Billy Strayhorn, Ellington’s greatest musical aide, a genius at composing and arranging, is dying of the oesophageal cancer, which was to kill him in 1967, when we meet him more than half way through the play. His presence, though, has informed the discussion. Don Gilet is softly spoken as Billy, and not just because his throat has been removed and he can only talk because doctors retained his larynx, as he announces. Billy’s defence of Ellington is eloquent and moving. Without him, he says, he would be a lounge lizard Cole Porter, a third rate Gershwin.
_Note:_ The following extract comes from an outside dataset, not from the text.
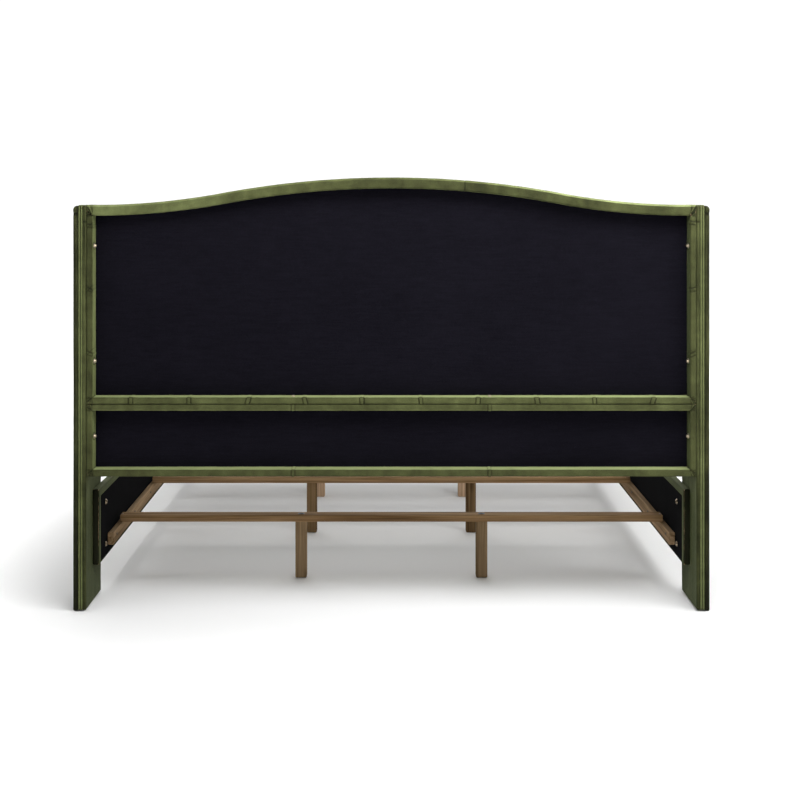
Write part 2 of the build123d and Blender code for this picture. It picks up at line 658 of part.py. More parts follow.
def slat_screw_holes(depth):
    """Holes for one slat's end screws, through the slat and into both ledgers."""
    low = SLAT_BOTTOM - SLAT_SCREW_REACH - CLEARANCE
    top = SLAT_BOTTOM + SLAT_THICKNESS
    return [sunk_hole_z(x, d, top, low, SLAT_SCREW) for x, d in slat_screw_places(depth)]


def leg(x, depth):
    """A square leg with its bottom edges chamfered."""
    half = LEG_SIDE / 2
    post = block((x - half, x + half), (depth - half, depth + half), (0, SLAT_BOTTOM))
    post = chamfer(post.faces().sort_by(Axis.Z)[0].edges(), LEG_CHAMFER)
    hole_span = (SLAT_BOTTOM - LEG_BOLT_REACH - OVERCUT, SLAT_BOTTOM + OVERCUT)
    return post - rod_z(x, depth, hole_span, LEG_BOLT[0] + CLEARANCE)


def build_slats():
    """Three cross slats on the ledgers, two legs under each."""
    bolts, screws = [], []
    top = SLAT_BOTTOM + SLAT_THICKNESS
    for name, depth in zip(SLAT_NAMES, slat_depths()):
        slat = block(
            (-SLAT_LENGTH / 2, SLAT_LENGTH / 2),
            (depth - SLAT_WIDTH / 2, depth + SLAT_WIDTH / 2),
            (SLAT_BOTTOM, top),
        )
        holes = [sunk_hole_z(x, d, top, SLAT_BOTTOM, LEG_BOLT) for x, d in leg_bolt_places(depth)]
        holes += slat_screw_holes(depth)
        save(chamfer(slat.edges().filter_by(Axis.X), SLAT_CHAMFER) - holes, f"slat_{name}")
        save(group(leg(x, d) for x, d in leg_bolt_places(depth)), f"legs_{name}")
        for x, d in leg_bolt_places(depth):
            bolts.append(sunk_fastener_z(x, d, top, SLAT_THICKNESS + LEG_BOLT_REACH, LEG_BOLT))
        for x, d in slat_screw_places(depth):
            screws.append(sunk_fastener_z(x, d, top, SLAT_THICKNESS + SLAT_SCREW_REACH, SLAT_SCREW))
    save(group(bolts), "leg_bolts")
    save(group(screws), "slat_screws")


def build_bed():
    """Every node of the bed."""
    os.makedirs("parts", exist_ok=True)
    build_upper_panel()
    build_lower_panel()
    save(headboard_screws(), "headboard_screws")
    for name, sign in SIDES.items():
        build_wing(name, sign)
        build_rail(name, sign)
    save(wing_glides(), "wing_glides")
    save(ledger_screws(), "ledger_screws")
    save(rail_bolts(), "rail_bolts")
    save(rail_inserts(), "rail_inserts")
    build_footboard()
    build_slats()


build_bed()
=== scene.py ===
import math

import bpy
import numpy as np
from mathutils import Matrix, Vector


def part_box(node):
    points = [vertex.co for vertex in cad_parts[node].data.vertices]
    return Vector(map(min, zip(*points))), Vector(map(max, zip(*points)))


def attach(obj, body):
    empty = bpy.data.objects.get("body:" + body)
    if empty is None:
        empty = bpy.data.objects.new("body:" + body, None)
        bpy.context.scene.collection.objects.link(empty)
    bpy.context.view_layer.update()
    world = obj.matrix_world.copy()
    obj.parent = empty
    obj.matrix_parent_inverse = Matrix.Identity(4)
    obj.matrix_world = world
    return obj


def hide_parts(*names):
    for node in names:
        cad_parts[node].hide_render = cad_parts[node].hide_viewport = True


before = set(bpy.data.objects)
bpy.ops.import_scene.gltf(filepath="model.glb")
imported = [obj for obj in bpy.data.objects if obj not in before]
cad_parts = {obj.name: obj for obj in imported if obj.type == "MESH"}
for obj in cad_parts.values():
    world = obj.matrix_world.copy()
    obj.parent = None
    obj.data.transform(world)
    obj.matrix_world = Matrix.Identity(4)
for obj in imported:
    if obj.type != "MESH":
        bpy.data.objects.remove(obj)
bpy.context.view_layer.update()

# King-size upholstered bed: velvet, black dust covers, pine slats and legs, brass screws. Metres. Depth is
# measured from the wings' rear faces towards the foot end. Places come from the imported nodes' boxes; what a
# box can't give (the arch, the tufting, the screws' and bolts' places) repeats the CAD's numbers.

# ---- places ----
MM = 0.001
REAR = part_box("wing_right_cover")[1].y
PANEL_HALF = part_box("upper_cover")[1].x
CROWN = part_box("upper_cover")[1].z
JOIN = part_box("upper_cover")[0].z
LOWER_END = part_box("lower_cover")[0].z
UPPER_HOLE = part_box("upper_dust_cover")
LOWER_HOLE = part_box("lower_dust_cover")
HOLE_HALF = UPPER_HOLE[1].x
UPPER_BOTTOM = UPPER_HOLE[0].z
LOWER_CORNERS = ((LOWER_HOLE[0].z, -1), (LOWER_HOLE[1].z, 1))
RECESS = REAR - UPPER_HOLE[1].y
STILE = PANEL_HALF - HOLE_HALF
UPPER_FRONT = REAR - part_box("upper_cover")[0].y
LOWER_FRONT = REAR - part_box("lower_cover")[0].y
UPPER_ROLL = 26 * MM
LOWER_ROLL = 12 * MM
WING_LOW, WING_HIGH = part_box("wing_right_cover")
WELT_SHIFT = 2 * MM
ARCH_RISE = 0.090
ARCH_HALF = 0.975
ARCH_INFLECTION = 0.556
ARCH_BAND = CROWN - UPPER_HOLE[1].z
ARCH_SEAM_X = -0.241
RAIL_SEAM_X = 0.322
BUTTON_PITCH = 0.190
BUTTON_RISE = 0.1055
BUTTON_LOW = 0.847
BUTTON_ROWS = 5
BUTTON_COLUMNS = 10
BUTTON_TOP = BUTTON_LOW + (BUTTON_ROWS - 1) * BUTTON_RISE
BUTTON_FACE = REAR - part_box("upper_buttons")[0].y
SCREW_DEPTH = 28 * MM
SCREW_HEIGHTS = (1.197, 0.817, 0.570)
SCREW_PLACES = [(s * HOLE_HALF, REAR - SCREW_DEPTH, z) for s in (-1, 1) for z in SCREW_HEIGHTS]
JOIN_SCREW_X = 0.323
JOIN_PLACES = [(s * JOIN_SCREW_X, REAR - SCREW_DEPTH, UPPER_BOTTOM) for s in (-1, 1)]
RAIL_BOLT_DEPTH = 0.207
RAIL_BOLT_HEIGHTS = (0.316, 0.172)
LEG_BOLT_HEAD = 8 * MM

# ---- velvet ----
BOTTOM, PLUS_X, TOP, MINUS_X = range(4)  # sides of a panel's frame, in the order that outline goes round
SIDE_GAP = 0.8 * MM  # the frame velvet starts this far inside the CAD cover at the sides
END_GAP = 0.6 * MM  # and this far inside it at its top and bottom
SCREW_SHADE_RADIUS = 11 * MM  # radius of the painted shade round a screw
SKIN = 1.3 * MM  # the furthest that a wing's velvet may sink without showing its post
OPENING_GAP = 0.5 * MM  # width of the step round an opening for a dust cover
OPENING_DROP = 1.5 * MM
COVER_SINK = 0.7 * MM  # how far a rail's or the footboard's dust cover lies inside the face round it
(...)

The play, based on extensive research, directed by Martin Smith and featuring the coolest jazz track performed by the author on trumpet, with Matt Home (drums), Andrew Cleydent (bass), Dave Newton (piano) and Alan Barnes (reeds), is named after the last piece of music Strayhorn ever wrote for Ellington, whom he called ‘the seductive blood of music’.
In the annals of great couples, Bertie Wooster and his indefatigable butler Jeeves certainly figure even if its dynamics are less about symbiosis and more about damage limitation. But what’s this? Jeeves without Wooster? Ring for Jeeves features the white-gloved flunkey without his witless master. It is not death that has parted them but economics. Wooster has gone off to a school to learn how aristocrats can fend for themselves. (PG Wodehouse’s only novel without Wooster was published in 1953).
Martin Jarvis is Jeeves, (whom he performed just over a decade ago on Broadway in Andrew Lloyd Webber’s musical By Jeeves) and like his other great character, Richmal Crompton’s William Brown, he brings to it a delicious irony, which hums just below the surface, making it all the more comical. Directed by Rosalind Ayres and adapted by Archie Scottney, the two-part drama fields a host of larger-than-life retired captains and indigent lords, marshalled by capable women (Joanne Whalley and Moira Quirk). Rufus Sewell is hilariously high-pitched and wheezy as the Earl’s brother-in-law and Ian Ogilvy is the floridly outraged Cuthbert Biggar. Jeeves bounces off this motley crew as he attempts to curtail the illegal bookmaking activities of the earl (Jamie Bamber) to whom he has been seconded in Wooster’s absence. It’s a jolly romp but Jeeves without Wooster is like Laurel without Hardy or Ant without Dec. Only half the fun.